We extend Herbelin's sequent calculus for intuitionistic propositional logic by adding dependent types, polymorphism, and type constructors. We thus get eight systems that correspond logically to the corners of Barendregt's Cube.

Proof-search is naturally done in the cut-free fragment, which is somewhat simpler than defining a proof-search strategy in natural deduction to obtain proofs in normal form only. As opposed to Gentzen-style sequent calculi, Herbelin's formalism is a permutation-free sequent calculus, which avoids redundency in proof-search, so that cut-free proofs are in one-to-one correspondence with normal forms of natural deduction. The formalism is actually closer than natural deduction to the representation of proofs in software like Coq, and the proof-search tactics currently implemented in the latter more closely correspond to the typing rules of sequent calculus than those of natural deduction.

Proven theorems are Thinning, Subject Reduction, Confluence, Strong Normalisation...

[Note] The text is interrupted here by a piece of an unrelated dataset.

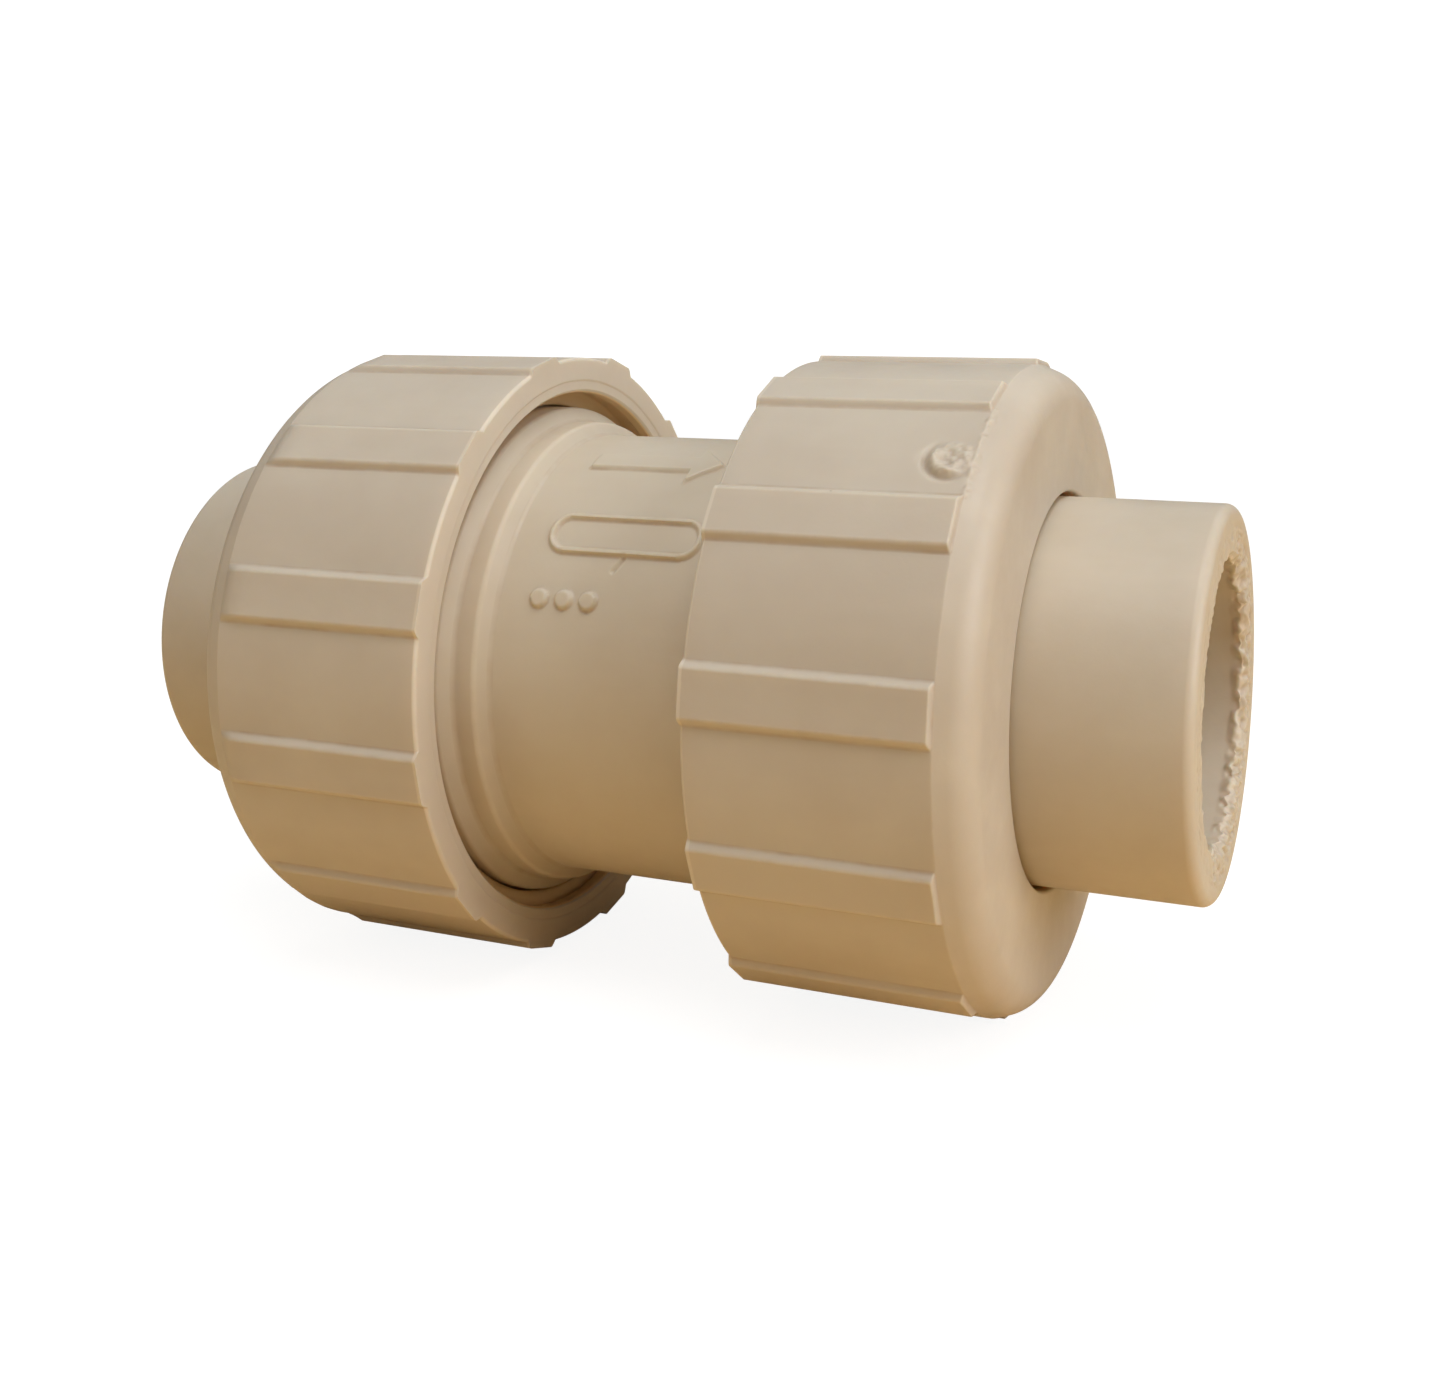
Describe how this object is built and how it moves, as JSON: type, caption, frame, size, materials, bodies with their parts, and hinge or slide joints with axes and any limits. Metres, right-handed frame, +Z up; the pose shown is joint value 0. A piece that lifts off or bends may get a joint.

Conversion rules for types are needed in most of the eight systems, so it is interesting to formalise "syntax-directed" versions where the conversion rules are incorporated in the minimal though necessary places of the other rules. In such versions type inference and proof-search can be optimised.

As sequent calculus is also a neat way of presenting classical logic, we would also like to define a classical version of the above systems, and I will mention some issues about doing so.